Has doing merges now been bad with 7.8? You know our counter argument
that if everybody does a merge after dangerous changes it wont be
Anyways you mentioned that I could create a 7.8-svga-stable branch and
that I could do what ever I wanted with that. It does sound fine in
theory but the problem is this: it just just the svga driver that
makes up the stack. So the problem is that I would have to cherry-pick
any changes from 7.8 stable that touched core-mesa st/mesa or st/dri.
And since I want to keep on doing stable to master merges since this
is what this whole thing is about wont that still be bad for you guys?
Tho you seem sort of okay with that if I read your last comment about
multiple branches correctly.
The problem I have with going full multi-branch is that the history in
stable will become a utter mess with all the merges.
A half backed idea would be to have to run a opt in slightly unstable
branch, instead of going full multi-branch development model. Where
bug-fixes can go in freely, small features can go in after a review of
the changes by the module maintainer. What that means in practice is
that driver developers can develop new features in their drivers but
any new feature touching shared parts needs to get reviewed. The idea
behind the branch is to be flexible if the situation change. So the
branch might be restarted if the parties who are investing time in it
agree to it. There could also be discussion if we want to base stable
releases of it or master directly.
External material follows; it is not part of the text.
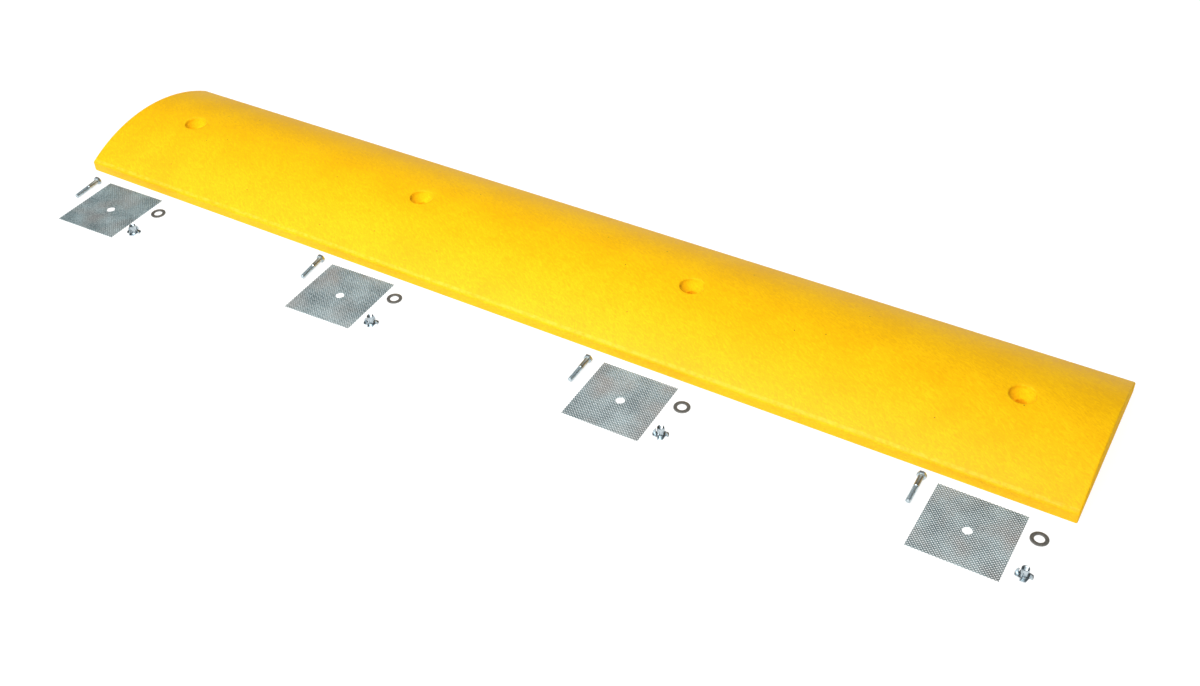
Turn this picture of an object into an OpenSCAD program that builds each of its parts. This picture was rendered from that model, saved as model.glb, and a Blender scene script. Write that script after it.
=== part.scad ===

Tho given the feel of the rest of
the community stable will be based of master and slightly unstable
will restart after that.
Basically I will be running this branch either way, I'm just wondering
if this is something that community has interest in it (given that the
community are okay with me picking parts I like from stable branches
into it and merging that back to master, with parts I'm interested in
is core-mesa, st/mesa, st/dri, st/xorg and svga, also given that the
change make sense)?
Some more thoughts on slightly unstable, I will also when it becomes
to obvious that doing mergers isn't going to work anymore stop doing
that, and probably make the branch a (not the) stable branch.